The court found that reading the provision so narrowly would render it meaningless. It also noted that the policies contained a separate obligation for the firm to preserve evidence of loss, which would serve little purpose if Oxford had no right to review that material. The court read the provision to mean the firm had to produce any information Oxford reasonably and in good faith requested in order to investigate the claim. Since Watts Guerra had declined to provide anything beyond what it considered the minimum, the court found it had not satisfied the conditions required to sue on the contract — at least not yet. The breach of contract claim was dismissed without prejudice, meaning the firm can refile it.
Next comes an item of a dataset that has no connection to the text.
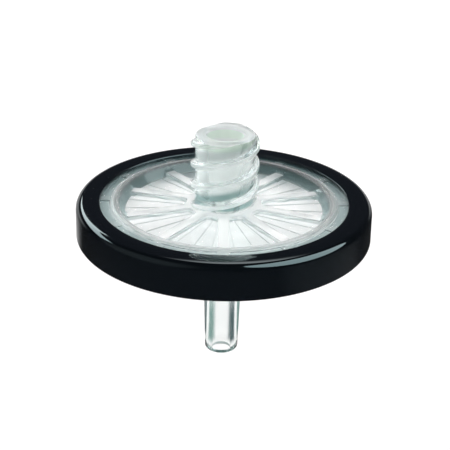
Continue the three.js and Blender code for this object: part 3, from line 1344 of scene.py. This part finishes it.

The bad faith claims are a different story. The court found that Watts Guerra had alleged enough to let those proceed, particularly given the pattern of alleged delay tactics stretching back more than a year before the second claim was even filed. Under North Carolina law, an insurer can face liability for bad faith conduct during the claims process even if it ultimately pays the claim – the question is whether the delays were motivated by bad faith rather than legitimate dispute. The court found the allegations plausible enough to survive dismissal, noting that the alleged strategy of dragging out the process to protect a parent company's acquisition prospects was precisely the kind of conduct the law is designed to address.

The unfair trade practices claims also survived, clearing a legal hurdle Oxford had raised. Oxford argued it was exempt from North Carolina's Insurance Unfair Trade Practices Act because it operates as a captive insurer. The court acknowledged the exemption but found it did not shield Oxford from the state's broader unfair trade practices law. The court relied on established precedent holding that conduct constituting unfair claims settlement practices – such as failing to investigate claims properly or not attempting in good faith to settle when liability is reasonably clear – is inherently unfair regardless of whether the specific insurer is covered by the insurance-specific statute. The claims survived on that basis.